И дальше он объясняет «отсутствие» переживаний у крестьянина: «Ему просто некогда страдать и убиваться, завтра же могут голодать остальные дети, если он сейчас не оставит всё и не возьмётся за работу.» /../ Анализ колыбельных песен привёл его к выводу: «Что народ любит и ценит детей — это уже доказывается тем, что он посвятил им целую особую поэзию» (Харьковский сборник, 1888, с.189-190).
Теми же причинами объясняли появление данного мотива О.И. Капица, Е.В. Гиппиус, Э.В. Померанцева, Г.Г. Шаповалова. Н.М. Элиаш видела в мотиве пожелания смерти ребенку «отзвуки древних представлений, древних поверий об искупительной силе детского страдания и смерти». Генетическим родством с заговором объясняет этот мотив В.П. Аникин.
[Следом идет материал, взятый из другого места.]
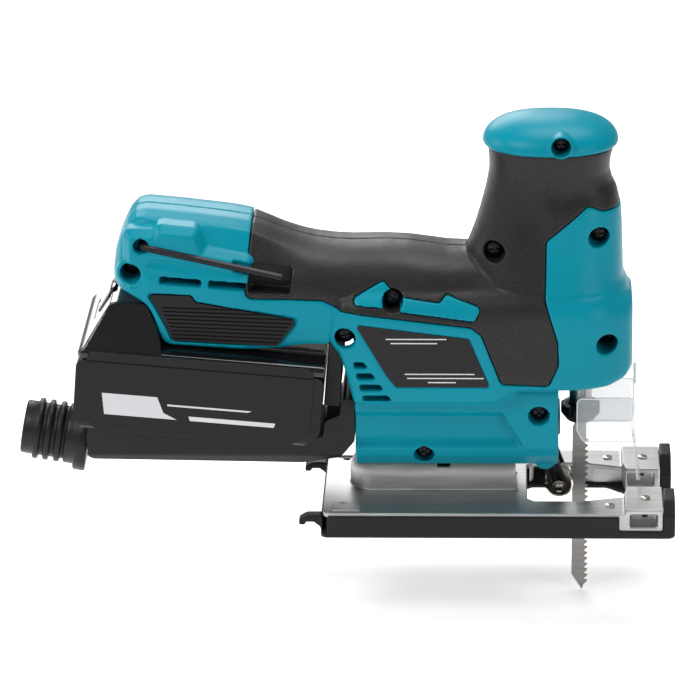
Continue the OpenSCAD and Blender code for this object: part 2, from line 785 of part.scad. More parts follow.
// ---- Clear guard in front of the blade
module blade_guard() {
    wall = 1.6;
    color("lightcyan") {
        block(22.9, 24.5, -13, 13, 35, 62);
        block(22.9, 24.5, -6, 6, 61, 69.5);
        both_sides() side(rounded([[-1.6, 40.5], [1.4, 35], [24, 35], [24, 55.5],
            [-1.6, 55.5]], 2, 2), 13 - wall, 13);
        side([[25.2, 13.3], [27, 13.3], [24.5, 36], [22.9, 36]], -3, 3);
    }
}

// ---- Dust path
module dust_intake() {
    color("black") difference() {
        section(rounded([[-11.5, 36.6], [11.5, 36.6], [11.5, 47.9], [-11.5, 47.9]], 5, 5), -12.4, -8.7);
        section(rounded([[-9, 38.5], [9, 38.5], [9, 46], [-9, 46]], 3, 4), -14, -7);
    }
}

module dust_tube() {
    color("dimgray") difference() {
        block(-96.5, -12.6, -11, 11, 37.4, 47.2);
        block(-100, -10, -9.5, 9.5, 38.6, 46);
    }
}

module dust_duct() {
    outline = [[-98.2, 38], [-98.2, 57], [-103.5, 58], [-104.8, 50], [-111.4, 47.2],
        [-112.2, 39.5], [-214.5, 48.2], [-215, 30], [-213, 28.4], [-121, 26.3], [-105, 30]];
    hollow = [[-97, 38.7], [-97, 46], [-110, 42.8], [-110, 37.5], [-212, 46], [-216, 46],
        [-216, 31], [-121, 28.6], [-106, 32.2]];
    flat = [[14, 24], [duct_half, 31.5], [duct_half, 60]];
    color("black") difference() {
        intersection() {
            side([for (i = [len(outline) - 1:-1:0]) outline[i]], -30, 30);
            section(mirrored(flat), -220, -90);
        }
        intersection() {
            side([for (i = [len(hollow) - 1:-1:0]) hollow[i]], -30, 30);
            section(mirrored([[12, 24], [duct_half - 2.2, 32], [duct_half - 2.2, 60]]), -220, -90);
        }
    }
}

module dust_nozzle() {
    ribs = [13.4, 18.3, 22.9];
    color("black") nozzle_frame() rotate_extrude() difference() {
        union() {
            translate([nozzle_bore, 3]) square([11.8 - nozzle_bore, 26.5]);
            translate([nozzle_bore, 1]) square([15.6 - nozzle_bore, 5]);
            translate([nozzle_bore, 5]) square([13.3 - nozzle_bore, 5.5]);
            for (s = ribs) translate([nozzle_bore, s - 1.2]) square([nozzle_rib - nozzle_bore, 2.4]);
        }
        square([nozzle_bore, 60]);
    }
}

// ---- Electrics
module controller() {
    color("darkgreen") batt_frame() {
        block(-72, -34, -18, 18, 27.2, 29);
        for (x = [-66, -52, -40]) block(x, x + 8, -10, 10, 28.9, 36);
    }
}

module switch_unit() {
    color("dimgray") block(-111, -88, -10, 9, 104.5, 117);
}

// Slide switch on the left, with a stem to the switch unit
module switch_knob() {
    color("black") translate([knob_pos.x, 0, 0]) {
        translate([0, 31.2, 0]) rotate([90, 0, 0]) linear_extrude(1.6)
            polygon(rounded([[-8, 107.6], [12, 107.6], [12, 116.4], [-8, 116.4]], 3, 4));
        for (x = [-5:3:7]) block(x, x + 1.2, 31, 32.2, 108.6, 115.4);
        block(-4, 4, 12, 30, 109.4, 114.6);
    }
}

module speed_dial() {
    color("dimgray") difference() {
        union() {
            rod_y(dial_pos.x, dial_pos.z, 9, 26.2, 29.6);
            rod_y(dial_pos.x, dial_pos.z, 2, 20, 27);
        }
        for (a = [0:30:330])
            translate([dial_pos.x, 0, dial_pos.z]) rotate([0, a, 0])
                block(8.2, 10, 25, 31, -0.8, 0.8);
    }
}

module terminal_block() {
    color("black") batt_frame() {
        block(-16, -1, -17, 17, 9, 19.2);
        for (y = [-12, 0, 12]) block(-32, -15, y - 0.5, y + 0.5, 11, 17);
    }
}

// ---- Battery, drawn in the frame of its rails
module battery_lower_case() {
    color("black") batt_frame() difference() {
        intersection() {
            side(rounded([[-107, -5.1], [-107, -30], [-100, -batt_low], [-7, -batt_low],
                [0, -31], [0, -5.1]], 3, 3), -50, 50);
            section(rounded([[-batt_half, 10], [-batt_half, -batt_low], [batt_half, -batt_low],
                [batt_half, 10]], 5, 4), -120, 10);
        }
        block(-104, -3, -batt_half + 3, batt_half - 3, -35.5, 1);
    }
}

module battery_upper_case() {
    color("black") batt_frame() difference() {
        intersection() {
            side([[-107, -5], [0, -5], [0, 18.4], [-94, 18.4], [-104.5, -1]], -50, 50);
            section(mirrored([[batt_half, -6], [batt_half, -1.5], [33, 0.6], [24.6, 0.8],
                [24.6, 18.4]]), -120, 10);
        }
        block(-97, -3, -21.5, 21.5, -10, 15.4);
        block(-104, -3, -batt_half + 3, batt_half - 3, -10, -1.6);
        block(-46, 2, -20, 20, 6, 22);
        block(-110, -93, -11, 11, 4, 30);
    }
}

module battery_cells() {
    color("steelblue") batt_frame() for (z = CELL_ROWS, i = [0:4])
        translate([-93.5 + i * 20.2, 32.6, z]) rotate([90, 0, 0]) cylinder(r = cell_r, h = 65.2);
}

module cell_holder() {
    color("dimgray") batt_frame() for (y = [-22, 18]) difference() {
        block(-103.8, -3.2, y, y + 4, -35.4, -1.7);
        for (z = CELL_ROWS, i = [0:4])
            translate([-93.5 + i * 20.2, y + 6, z]) rotate([90, 0, 0]) cylinder(r = cell_r + 0.1, h = 8);
    }
}

module battery_terminals() {
    color("goldenrod") batt_frame() for (y = [-12, 0, 12]) for (s = [-1, 1])
        block(-45.8, -26, y + s * 1.3 - 0.4, y + s * 1.3 + 0.4, 6, 16);
}

// Release button with its latch nose, in the sloped rear face of the battery
module release_button() {
    color("dimgray") batt_frame() {
        side([[-100.6, 7.5], [-95.5, 7.5], [-95.5, 14], [-96.4, 15.4]], -10.4, 10.4);
        side([[-96, 12], [-94, 12], [-94, 18.6], [-96, 17]], -7, 7);
    }
}

module release_spring() {
    color("silver") batt_frame() translate([-99, 0, 4]) difference() {
        cylinder(r = 1.9, h = 3.5);
        translate([0, 0, -1]) cylinder(r = 1.3, h = 6);
    }
}

// Hex key clipped along the right side, with its short arm in a hole
module hex_key() {
    along = key_head - key_tail;
    color("black") {
        translate([key_tail.x, key_y, key_tail.y]) rotate([0, 90 - atan2(along.y, along.x), 0])
            cylinder(r = 1.65, h = norm(along), $fn = 6);
        translate([key_tail.x, key_y - 1.4, key_tail.y]) rotate([-90, 0, 0])
            cylinder(r = 1.65, h = 16, $fn = 6);
    }
}

housing_right();
housing_left();
grip_right();
grip_left();
head_cap();
label_plate();
housing_screws();
rail_holder();
gear_housing();
motor_bracket();
motor_stator();
rotor_core();
motor_shaft();
pinion();
fan();
rear_bearing();
front_bearing();
gear_bearing();
crank_gear();
crank_roller();
plunger();
upper_bush();
lower_bush();
clamp_sleeve();
blade();
roller_holder();
roller();
roller_pin();
roller_ring();
holder_pivot();
change_lever();
shoe_base();
shoe_cover();
shoe_rivets();
shoe_clamp_plate();
shoe_bolt();
shoe_nut();
blade_guard();
dust_intake();
dust_tube();
dust_duct();
dust_nozzle();
controller();
switch_unit();
switch_knob();
speed_dial();
terminal_block();
battery_lower_case();
battery_upper_case();
battery_cells();
cell_holder();
battery_terminals();
release_button();
release_spring();
hex_key();
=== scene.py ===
"""Looks for the barrel-grip jigsaw. Lengths in the tables are millimetres in the frame's own axes."""
import math
import random

import bmesh
import bpy
import numpy as np
from mathutils import Matrix, Vector


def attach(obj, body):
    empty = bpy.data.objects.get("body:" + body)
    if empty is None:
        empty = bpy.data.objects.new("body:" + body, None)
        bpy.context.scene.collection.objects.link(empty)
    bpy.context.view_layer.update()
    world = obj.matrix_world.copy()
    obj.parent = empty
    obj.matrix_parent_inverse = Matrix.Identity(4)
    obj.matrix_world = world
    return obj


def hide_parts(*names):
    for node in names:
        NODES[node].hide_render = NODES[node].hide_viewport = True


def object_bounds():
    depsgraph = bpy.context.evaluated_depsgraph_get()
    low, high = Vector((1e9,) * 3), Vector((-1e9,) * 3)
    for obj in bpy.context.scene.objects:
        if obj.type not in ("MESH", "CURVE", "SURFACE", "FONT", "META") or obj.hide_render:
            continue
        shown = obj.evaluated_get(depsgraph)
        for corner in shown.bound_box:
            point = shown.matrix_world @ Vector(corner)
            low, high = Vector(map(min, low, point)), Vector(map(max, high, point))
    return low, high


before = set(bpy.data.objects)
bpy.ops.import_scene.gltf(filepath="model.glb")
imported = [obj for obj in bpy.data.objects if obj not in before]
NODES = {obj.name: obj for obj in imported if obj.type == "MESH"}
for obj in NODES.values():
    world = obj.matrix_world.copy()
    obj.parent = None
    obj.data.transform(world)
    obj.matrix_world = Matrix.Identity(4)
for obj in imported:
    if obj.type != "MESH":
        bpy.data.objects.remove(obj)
cad_low, cad_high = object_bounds()
MM = 0.001
rng = random.Random(7)


# ---------------------------------------------------------------- mesh helpers
def new_object(name, verts, faces, smooth=True):
    mesh = bpy.data.meshes.new(name)
    mesh.from_pydata([tuple(c * MM for c in v) for v in verts], [], faces)
    mesh.validate()
    obj = bpy.data.objects.new(name, mesh)
    bpy.context.scene.collection.objects.link(obj)
    bm = bmesh.new()
    bm.from_mesh(mesh)
    bmesh.ops.recalc_face_normals(bm, faces=bm.faces)
    bm.to_mesh(mesh)
    bm.free()
    for p in mesh.polygons:
        p.use_smooth = smooth
    return obj


def loft(name, rings, smooth=True):
    """Skins closed rings of equal length and caps both ends."""
    count = len(rings[0])
    verts = [p for ring in rings for p in ring]
    faces = []
    for r in range(len(rings) - 1):
        a, b = r * count, (r + 1) * count
        faces += [(a + i, a + (i + 1) % count, b + (i + 1) % count, b + i) for i in range(count)]
    faces.append(tuple(range(count)))
    faces.append(tuple(range(len(verts) - count, len(verts))))
    return new_object(name, verts, faces, smooth)


def prism(name, outline, low, high, axis="y", smooth=False):
    """Extrudes a 2-D outline: [x, z] along y, [y, z] along x, or [x, y] along z."""
    place = {"y": lambda p, t: (p[0], t, p[1]), "x": lambda p, t: (t, p[0], p[1]),
             "z": lambda p, t: (p[0], p[1], t)}[axis]
    return loft(name, [[place(p, low) for p in outline], [place(p, high) for p in outline]], smooth)


def lathe(name, profile, steps=96, smooth=True):
    """Turns [radius, height] about +Z; the profile is closed through the axis or on itself."""
    verts, faces, m = [], [], len(profile)
    for k in range(steps):
        a = 2 * math.pi * k / steps
        verts += [(r * math.cos(a), r * math.sin(a), z) for r, z in profile]
    for k in range(steps):
        a, b = k * m, ((k + 1) % steps) * m
        faces += [(a + i, a + (i + 1) % m, b + (i + 1) % m, b + i) for i in range(m)]
    obj = new_object(name, verts, faces, smooth)
    bm = bmesh.new()
    bm.from_mesh(obj.data)
    bmesh.ops.remove_doubles(bm, verts=bm.verts, dist=1e-7)
    bmesh.ops.dissolve_degenerate(bm, edges=bm.edges, dist=1e-7)
    bmesh.ops.recalc_face_normals(bm, faces=bm.faces)
    bm.to_mesh(obj.data)
    bm.free()
    return obj


def rounded(points, radius, steps=5):
    """Rounds the corners of a closed outline."""
    out, m = [], len(points)
    for i in range(m):
        p0, p1, p2 = (Vector(points[(i + k) % m]) for k in (-1, 0, 1))
        a, b = (p0 - p1), (p2 - p1)
        room = 0.45 * min(a.length, b.length)
        a.normalize()
        b.normalize()
        angle = a.angle(b)
        if angle > math.radians(174):
            out.append(tuple(p1))
            continue
        t = min(radius / math.tan(angle / 2), room)
        r = t * math.tan(angle / 2)
        centre = p1 + (a + b).normalized() * r / math.sin(angle / 2)
        s, e = p1 + a * t - centre, p1 + b * t - centre
        turn = s.angle_signed(e)
        for k in range(steps + 1):
            q = s.copy()
            q.rotate(Matrix.Rotation(-turn * k / steps, 2))
            out.append(tuple(centre + q))
    return out


def inset(points, d):
    """Moves every edge of a closed outline inwards by d."""
    m = len(points)
    area = sum(points[i][0] * points[(i + 1) % m][1] - points[(i + 1) % m][0] * points[i][1]
               for i in range(m))
    sign = 1 if area > 0 else -1
    out = []
    for i in range(m):
        p0, p1, p2 = (Vector(points[(i + k) % m]) for k in (-1, 0, 1))
        u, v = (p1 - p0).normalized(), (p2 - p1).normalized()
        n1, n2 = Vector((-u.y, u.x)) * sign, Vector((-v.y, v.x)) * sign
        out.append(tuple(p1 + (n1 + n2) * d / max(0.3, 1 + n1.dot(n2))))
    return out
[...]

Он утверждает, что таким образом матери боролись за жизнь и здоровье своих детей, старались как бы обмануть злые силы. АН. Мартынова, ставя под сомнение утверждение С.М. Соловьёва, что на Руси не было обычая убивать слабых, увечных и «лишних» детей, полагает, что именно таким и незаконнорожденным детям матери желали смерти, что продиктованы «эти песни были гуманными чувствами, желанием избавить ребенка от мук болезни и голода». Она утверждает: «Анализ текстов показывает, что пожелание смерти выражено вполне определённо, почти всегда устойчивыми традиционными формулами, и не может быть истолковано как иносказание».
Исследовательница за основу берет близость колыбельной песни к заговору. Следовательно, и под «традиционными формулами» имеет в виду заговорные формулы. Для колыбельной более характерна импровизированность, а не формульность. Приведенные её примеры («Бай да люли, хоть сегодня помри», «Бай, бай, бай, хоть сегодня умирай», «Спи-ко, Тоня, на два дни, а на третьем на дровни») даже стилистически далеки от заговоров. В них нет даже императивной формы, характерной для заговорной лексики, не говоря уже о более тонких отличиях. Во многих песнях этой группы зримы игровое начало, юмористическая и даже сатирическая направленность.»
Мельников М.Н. Русский детский фольклор. М.:Просвещение,1987. с.22-24.